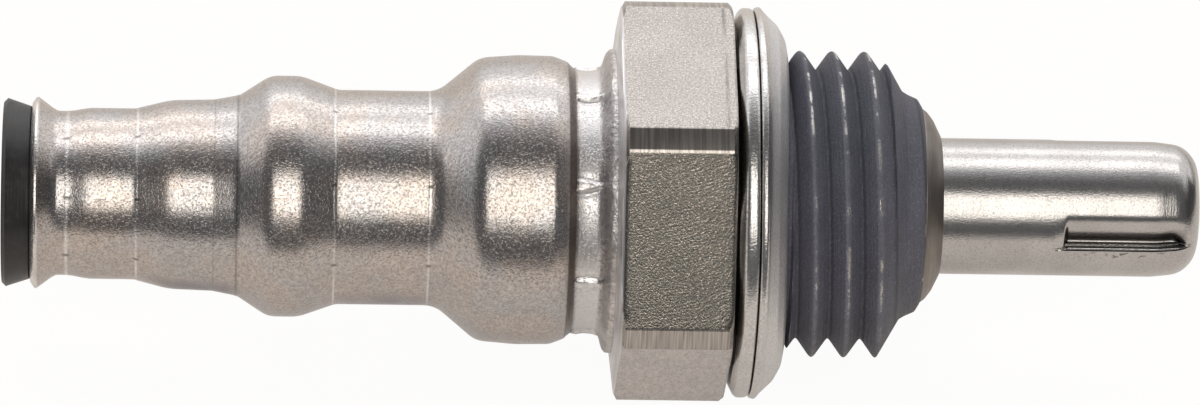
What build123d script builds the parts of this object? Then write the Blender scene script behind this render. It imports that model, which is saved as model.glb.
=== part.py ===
from build123d import *
import os
from math import atan2, degrees, radians, tan

# Heated exhaust gas oxygen sensor with a flat ceramic element, M12 thread and 14 mm hexagon.
#
# Frame: millimetres, X is the sensor's axis and +X points at the sensing tip. The origin is on the
# axis at the hexagon's sealing face. One flat of the hexagon faces down. A station is a place along
# X, and a turned profile is drawn as (station, radius) and revolved about X.

# ---- shell: one turned piece with hexagon, thread, rear boss and rolled nose
HEX_FLATS = 14.0            # across flats
HEX_LENGTH = 4.3
HEX_TURNED_D = 15.7         # corners turned down to this
HEX_CHAMFER = 0.15          # along X, on the turned corners
HEX_REAR_SLOPE = 0.2        # the rear face is a cone that falls back this far
REAR_FACE_MARGIN = 0.08     # flat part of the rear face, round the sleeve's flange
BOSS_LENGTH = 3.1           # behind the rear face, carries the sleeve
BOSS_GROOVE_DEPTH = 0.5     # takes the sleeve's crimp
BOSS_CHAMFER = 0.3
SWAGE_LENGTH = 0.9          # thin rear wall, rolled in over the packing ring
SWAGE_WALL = 0.95
SWAGE_LIP = 0.5             # thickness of the rolled-in lip
SWAGE_BEND = 0.7            # how far the lip's outside is rounded, both ways
SWAGE_LEAN = 0.2            # the bend starts this steeply off the lip's flat rear
SWAGE_GAP = 0.2             # between the lip and the rear insulator
RELIEF_DEPTH = 0.65         # thread relief under the gasket, on the radius
THREAD_D = 11.9             # over the crests of M12 x 1.25
THREAD_RUN_IN = 0.35
THREAD_LENGTH = 3.55
NOSE_CONE = 0.9             # 60 degree cone ahead of the thread, along X
NOSE_NECK = 0.6             # gentler cone ahead of that
NOSE_LIP = 0.94             # rolled over the protection tube's flange
NOSE_CONE_END_D = 8.84
NOSE_NECK_END_D = 8.16
NOSE_EDGE = 0.25            # chamfer of the lip, along X, next to the tube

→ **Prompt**
Reproduce the material in full, with no word added or dropped.

→ **Solution to the problem**
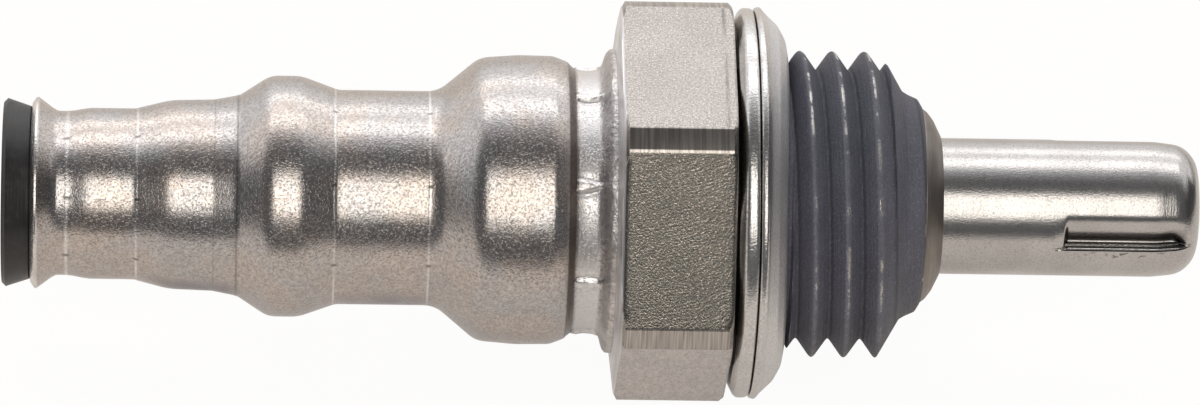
What build123d script builds the parts of this object? Then write the Blender scene script behind this render. It imports that model, which is saved as model.glb.
=== part.py ===
from build123d import *
import os
from math import atan2, degrees, radians, tan

# Heated exhaust gas oxygen sensor with a flat ceramic element, M12 thread and 14 mm hexagon.
#
# Frame: millimetres, X is the sensor's axis and +X points at the sensing tip. The origin is on the
# axis at the hexagon's sealing face. One flat of the hexagon faces down. A station is a place along
# X, and a turned profile is drawn as (station, radius) and revolved about X.

# ---- shell: one turned piece with hexagon, thread, rear boss and rolled nose
HEX_FLATS = 14.0            # across flats
HEX_LENGTH = 4.3
HEX_TURNED_D = 15.7         # corners turned down to this
HEX_CHAMFER = 0.15          # along X, on the turned corners
HEX_REAR_SLOPE = 0.2        # the rear face is a cone that falls back this far
REAR_FACE_MARGIN = 0.08     # flat part of the rear face, round the sleeve's flange
BOSS_LENGTH = 3.1           # behind the rear face, carries the sleeve
BOSS_GROOVE_DEPTH = 0.5     # takes the sleeve's crimp
BOSS_CHAMFER = 0.3
SWAGE_LENGTH = 0.9          # thin rear wall, rolled in over the packing ring
SWAGE_WALL = 0.95
SWAGE_LIP = 0.5             # thickness of the rolled-in lip
SWAGE_BEND = 0.7            # how far the lip's outside is rounded, both ways
SWAGE_LEAN = 0.2            # the bend starts this steeply off the lip's flat rear
SWAGE_GAP = 0.2             # between the lip and the rear insulator
RELIEF_DEPTH = 0.65         # thread relief under the gasket, on the radius
THREAD_D = 11.9             # over the crests of M12 x 1.25
THREAD_RUN_IN = 0.35
THREAD_LENGTH = 3.55
NOSE_CONE = 0.9             # 60 degree cone ahead of the thread, along X
NOSE_NECK = 0.6             # gentler cone ahead of that
NOSE_LIP = 0.94             # rolled over the protection tube's flange
NOSE_CONE_END_D = 8.84
NOSE_NECK_END_D = 8.16
NOSE_EDGE = 0.25            # chamfer of the lip, along X, next to the tube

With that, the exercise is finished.